As of time of publication, the White House had not issued a formal condemnation of any strikes on Iranian universities. U.S. and Israeli military briefings have consistently described the targeted sites as weapons research and development facilities rather than civilian academic institutions. No U.S. official had publicly responded to the IRGC's Monday noon deadline as of this article's writing.

It was not immediately clear whether the U.S. government planned to issue any formal statement before the Monday deadline, or whether additional security guidance would be issued to the American universities operating in the region.

Context: Iran's Escalation Ladder

The IRGC university threat is the latest in a pattern of Iran escalating its declared targeting criteria as the war has continued. Iran has previously threatened to close the Strait of Hormuz (achieved), target shipping (achieved), strike Gulf energy infrastructure (achieved), deploy Hormuz mines if ground troops arrive (threatened but not confirmed deployed), and escalate Bab al-Mandeb operations via the Houthis (now active). The IRGC's threat to target U.S. universities follows a similar escalation-announcement pattern: a stated precondition, a specific deadline, and an evacuation advisory that signals operational seriousness.

Whether the IRGC would follow through on targeting international educational institutions — which would carry severe reputational and legal consequences under international humanitarian law — is unknown.

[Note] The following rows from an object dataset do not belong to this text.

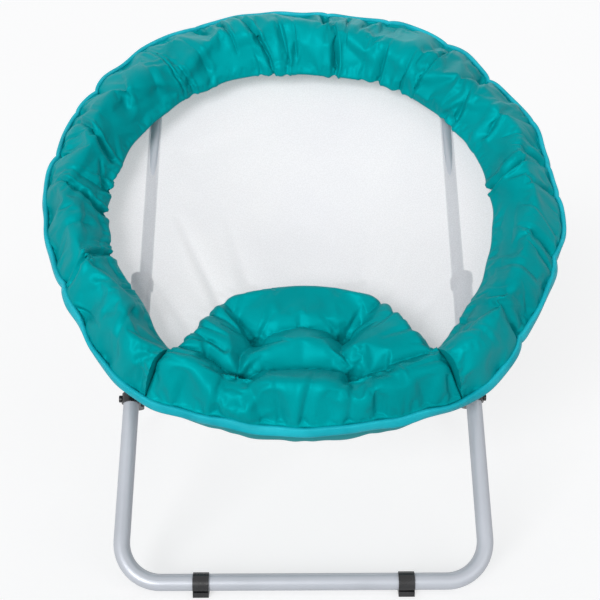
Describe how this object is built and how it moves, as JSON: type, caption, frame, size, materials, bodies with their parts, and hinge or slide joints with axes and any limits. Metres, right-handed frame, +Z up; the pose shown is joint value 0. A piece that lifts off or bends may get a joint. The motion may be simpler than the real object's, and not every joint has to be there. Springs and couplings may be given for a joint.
{
  "type": "folding_saucer_chair",
  "caption": "Folding saucer chair: padded round teal rim with hanging white mesh seat and tufted front panel, on crossed grey tube legs with sliding back stays",
  "frame": {"origin": "centre of the chair's footprint box, on the floor", "axes": "+Z up, the sitter faces -Y, +X is to the right when seen from the front"},
  "size_m": [0.784, 0.6697, 0.7235],
  "materials": {
    "frame_paint": "silver-grey satin powder coat",
    "bare_steel": "zinc plated",
    "black_plastic": "black moulded plastic",
    "grey_plastic": "grey moulded plastic",
    "teal_cloth": "shiny woven nylon over wadding",
    "binding_tape": "woven binding tape",
    "white_mesh": "white semi-sheer mesh"
  },
  "bodies": {
    "front_legs": {"front_leg_frame": "frame_paint", "front_floor_clips": "black_plastic", "stay_guides": "grey_plastic", "stay_stops": "black_plastic", "stop_bolts": "black_plastic", "pivot_spacers": "bare_steel", "pivot_bolts": "black_plastic", "pivot_nuts": "bare_steel"},
    "rear_legs": {"rear_leg_frame": "frame_paint", "rear_floor_clips": "black_plastic", "rear_leg_ends": "black_plastic", "rear_joint_bolts": "black_plastic"},
    "stays": {"right_stay": "frame_paint", "left_stay": "frame_paint", "stay_shoes": "grey_plastic", "stay_joint_pins": "bare_steel"},
    "saucer": {"rim_tube": "frame_paint", "stay_brackets": "bare_steel", "leg_brackets": "bare_steel", "leg_bracket_rivets": "bare_steel", "padding_back": "teal_cloth", "padding_side_right": "teal_cloth", "padding_side_left": "teal_cloth", "padding_front_right": "teal_cloth", "padding_front_left": "teal_cloth", "rim_binding": "binding_tape", "seat_mesh": "white_mesh", "seat_mesh_right": "white_mesh", "seat_mesh_left": "white_mesh", "seat_pad": "teal_cloth", "front_wrap": "teal_cloth"}
  },
  "joints": [
    {"name": "leg_fold", "type": "hinge", "parent": "front_legs", "child": "rear_legs", "pos_m": [0, -0.10527, 0.25028], "axis": [-1, 0, 0], "range_deg": [0, 96]},
    {"name": "stay_slide", "type": "slide", "parent": "front_legs", "child": "stays", "axis": [0, 0.6753, 0.7375], "range_m": [0, 0.0613]},
    {"name": "saucer_tilt", "type": "hinge", "parent": "stays", "child": "saucer", "pos_m": [0, 0.24335, 0.60068], "axis": [1, 0, 0], "range_deg": [0, 4.92], "deforming": ["seat_mesh_left", "seat_mesh_right"]}
  ],
  "couplings": [
    {"joint": "stay_slide", "follows": "leg_fold", "m_per_rad": 0.036581},
    {"joint": "saucer_tilt", "follows": "leg_fold", "ratio": 0.051138}
  ]
}
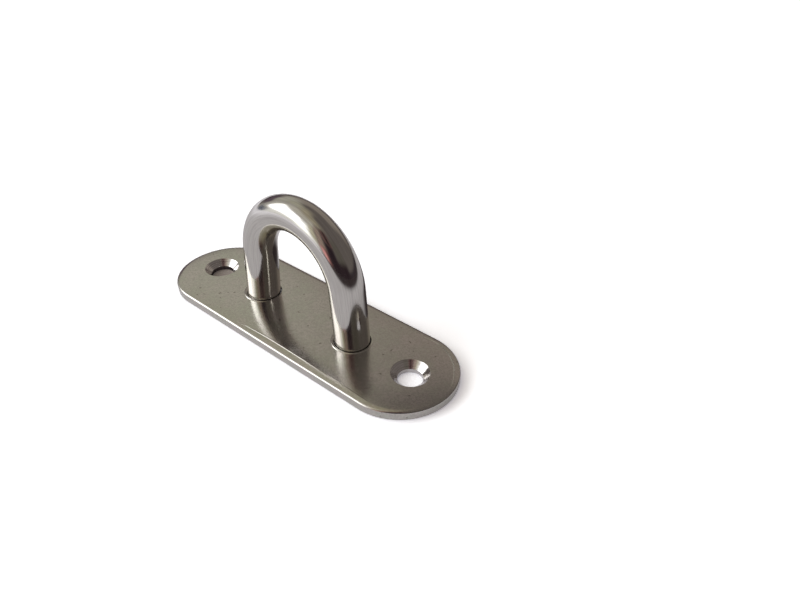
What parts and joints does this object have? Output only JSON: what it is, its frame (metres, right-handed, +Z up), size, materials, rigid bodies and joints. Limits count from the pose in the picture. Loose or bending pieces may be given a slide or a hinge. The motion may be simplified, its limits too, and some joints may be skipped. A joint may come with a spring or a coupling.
{
  "type": "pad eye",
  "caption": "Stainless pad eye: a bent round rod welded into an oblong base plate with round ends and countersunk screw holes, as a fixing point for a shackle, hook or line.",
  "frame": {"origin": "centre of the base plate's underside", "axes": "+X along the plate through both screw holes, +Y across the plate and through the eye, +Z up from the underside to the top of the bow"},
  "size_m": [0.0826, 0.0262, 0.0324],
  "materials": {
    "plate_steel": "satin, tumble-polished stainless sheet with a rolled top edge",
    "rod_steel": "polished stainless rod with faint lengthwise lines",
    "weld_steel": "stainless weld metal, ground flush"
  },
  "bodies": {
    "root": {"base_plate": "plate_steel", "eye_bow": "rod_steel", "weld_left": "weld_steel", "weld_right": "weld_steel"}
  },
  "joints": []
}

The evacuation advisory to stay 1 km away from campuses could also be interpreted as a pressure tactic designed to cause disruption and diplomatic embarrassment without requiring an actual strike.

International humanitarian law under the Geneva Conventions and their Additional Protocols prohibits attacks on civilian educational facilities unless they are being used for military purposes. Whether the threatened campuses in Qatar and the UAE serve any military function is not publicly established.